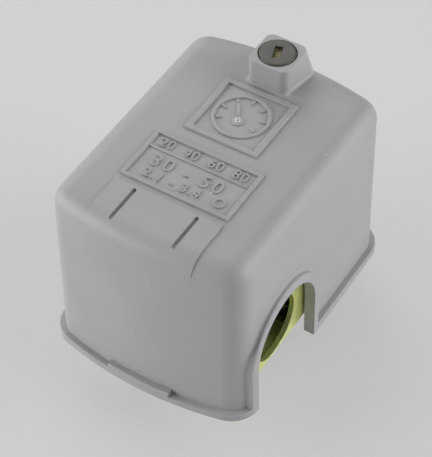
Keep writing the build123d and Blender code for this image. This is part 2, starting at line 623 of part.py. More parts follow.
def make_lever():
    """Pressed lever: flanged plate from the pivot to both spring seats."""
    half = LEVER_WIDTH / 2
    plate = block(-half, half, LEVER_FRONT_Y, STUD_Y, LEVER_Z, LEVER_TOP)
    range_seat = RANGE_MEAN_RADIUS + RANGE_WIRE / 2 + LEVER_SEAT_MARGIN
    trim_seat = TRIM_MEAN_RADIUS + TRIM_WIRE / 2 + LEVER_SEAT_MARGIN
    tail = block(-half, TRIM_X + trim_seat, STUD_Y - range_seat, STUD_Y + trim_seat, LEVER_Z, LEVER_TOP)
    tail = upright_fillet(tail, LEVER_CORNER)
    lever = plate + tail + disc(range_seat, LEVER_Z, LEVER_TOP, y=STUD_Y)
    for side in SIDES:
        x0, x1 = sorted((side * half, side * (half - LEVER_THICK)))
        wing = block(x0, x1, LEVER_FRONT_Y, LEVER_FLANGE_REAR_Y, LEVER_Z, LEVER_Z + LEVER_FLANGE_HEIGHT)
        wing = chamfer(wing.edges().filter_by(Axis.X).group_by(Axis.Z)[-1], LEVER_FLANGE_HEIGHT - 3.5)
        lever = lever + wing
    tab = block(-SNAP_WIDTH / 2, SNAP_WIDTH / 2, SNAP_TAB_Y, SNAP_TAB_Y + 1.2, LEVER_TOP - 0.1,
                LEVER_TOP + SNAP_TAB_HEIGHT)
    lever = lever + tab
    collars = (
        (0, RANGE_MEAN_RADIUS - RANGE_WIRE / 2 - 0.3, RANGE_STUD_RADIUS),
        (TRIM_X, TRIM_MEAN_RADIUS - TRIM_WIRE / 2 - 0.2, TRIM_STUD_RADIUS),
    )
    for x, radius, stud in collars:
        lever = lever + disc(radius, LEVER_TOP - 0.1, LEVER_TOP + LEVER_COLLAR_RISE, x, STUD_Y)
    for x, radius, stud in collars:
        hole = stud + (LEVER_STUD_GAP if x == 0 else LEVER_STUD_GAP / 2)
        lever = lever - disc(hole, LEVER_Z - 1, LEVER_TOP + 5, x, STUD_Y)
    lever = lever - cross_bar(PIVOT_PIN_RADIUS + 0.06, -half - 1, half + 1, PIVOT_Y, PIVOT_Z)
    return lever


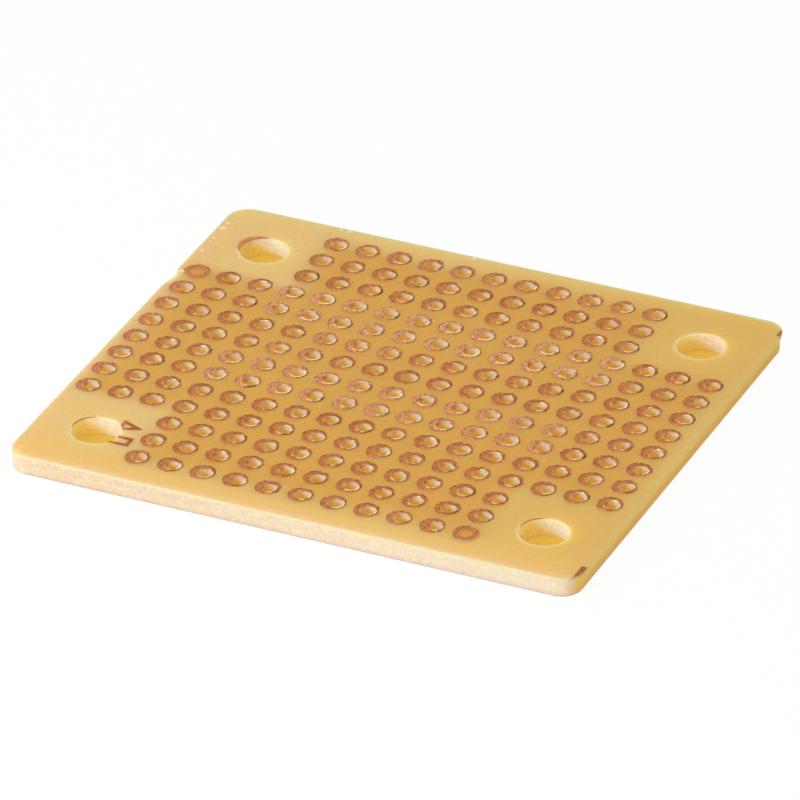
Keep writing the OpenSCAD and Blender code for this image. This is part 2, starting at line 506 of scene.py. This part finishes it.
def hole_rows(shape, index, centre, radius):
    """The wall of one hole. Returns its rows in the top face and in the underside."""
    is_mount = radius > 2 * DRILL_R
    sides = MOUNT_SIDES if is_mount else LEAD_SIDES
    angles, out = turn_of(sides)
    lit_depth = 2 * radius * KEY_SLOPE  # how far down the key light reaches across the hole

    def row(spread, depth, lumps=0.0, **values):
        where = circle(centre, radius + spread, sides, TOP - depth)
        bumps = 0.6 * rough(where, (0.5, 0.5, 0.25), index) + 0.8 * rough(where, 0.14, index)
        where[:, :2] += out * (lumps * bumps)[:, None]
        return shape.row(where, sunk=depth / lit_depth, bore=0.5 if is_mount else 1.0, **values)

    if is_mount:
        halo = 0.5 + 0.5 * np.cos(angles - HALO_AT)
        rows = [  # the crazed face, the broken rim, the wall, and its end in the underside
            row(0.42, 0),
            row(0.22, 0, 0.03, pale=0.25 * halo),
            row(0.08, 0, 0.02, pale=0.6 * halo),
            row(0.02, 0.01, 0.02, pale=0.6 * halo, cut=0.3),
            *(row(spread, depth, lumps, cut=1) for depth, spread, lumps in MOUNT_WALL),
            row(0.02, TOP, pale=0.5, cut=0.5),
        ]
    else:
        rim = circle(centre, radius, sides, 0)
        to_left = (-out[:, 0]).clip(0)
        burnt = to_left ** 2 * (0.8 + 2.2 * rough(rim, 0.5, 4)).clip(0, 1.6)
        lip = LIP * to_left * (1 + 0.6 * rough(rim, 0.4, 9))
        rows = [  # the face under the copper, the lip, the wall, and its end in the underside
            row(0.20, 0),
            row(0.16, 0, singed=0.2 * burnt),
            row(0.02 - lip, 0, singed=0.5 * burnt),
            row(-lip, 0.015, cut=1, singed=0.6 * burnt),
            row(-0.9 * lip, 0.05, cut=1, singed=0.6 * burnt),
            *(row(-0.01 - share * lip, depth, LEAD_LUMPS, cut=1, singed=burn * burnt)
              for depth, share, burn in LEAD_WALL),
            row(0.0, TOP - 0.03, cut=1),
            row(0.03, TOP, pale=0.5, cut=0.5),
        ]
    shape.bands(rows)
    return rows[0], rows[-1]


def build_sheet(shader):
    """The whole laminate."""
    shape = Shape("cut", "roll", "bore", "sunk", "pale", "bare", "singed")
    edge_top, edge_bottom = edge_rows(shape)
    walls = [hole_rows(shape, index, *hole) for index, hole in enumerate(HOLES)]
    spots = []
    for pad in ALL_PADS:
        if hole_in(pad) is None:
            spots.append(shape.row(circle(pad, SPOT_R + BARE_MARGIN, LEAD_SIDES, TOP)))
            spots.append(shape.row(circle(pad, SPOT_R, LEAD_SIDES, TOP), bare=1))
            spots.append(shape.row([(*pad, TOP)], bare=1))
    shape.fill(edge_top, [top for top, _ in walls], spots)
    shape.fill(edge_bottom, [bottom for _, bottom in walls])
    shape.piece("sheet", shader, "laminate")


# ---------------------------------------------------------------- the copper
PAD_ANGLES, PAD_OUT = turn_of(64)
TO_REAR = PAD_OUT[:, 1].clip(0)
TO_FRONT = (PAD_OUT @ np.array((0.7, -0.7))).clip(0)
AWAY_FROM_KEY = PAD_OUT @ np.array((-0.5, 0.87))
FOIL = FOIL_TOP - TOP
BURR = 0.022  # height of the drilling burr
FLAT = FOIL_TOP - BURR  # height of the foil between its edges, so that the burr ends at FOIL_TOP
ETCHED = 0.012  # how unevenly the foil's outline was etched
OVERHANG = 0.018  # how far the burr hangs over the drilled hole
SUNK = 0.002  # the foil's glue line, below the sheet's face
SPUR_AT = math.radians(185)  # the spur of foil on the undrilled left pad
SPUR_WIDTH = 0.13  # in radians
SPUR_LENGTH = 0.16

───

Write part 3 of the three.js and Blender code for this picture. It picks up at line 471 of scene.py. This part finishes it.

───

*PROBLEM DESCRIPTION:* Each line above that includes "part" should be shown.

*THE RESULT:*
Keep writing the build123d and Blender code for this image. This is part 2, starting at line 623 of part.py. More parts follow.
Keep writing the OpenSCAD and Blender code for this image. This is part 2, starting at line 506 of scene.py. This part finishes it.
Write part 3 of the three.js and Blender code for this picture. It picks up at line 471 of scene.py. This part finishes it.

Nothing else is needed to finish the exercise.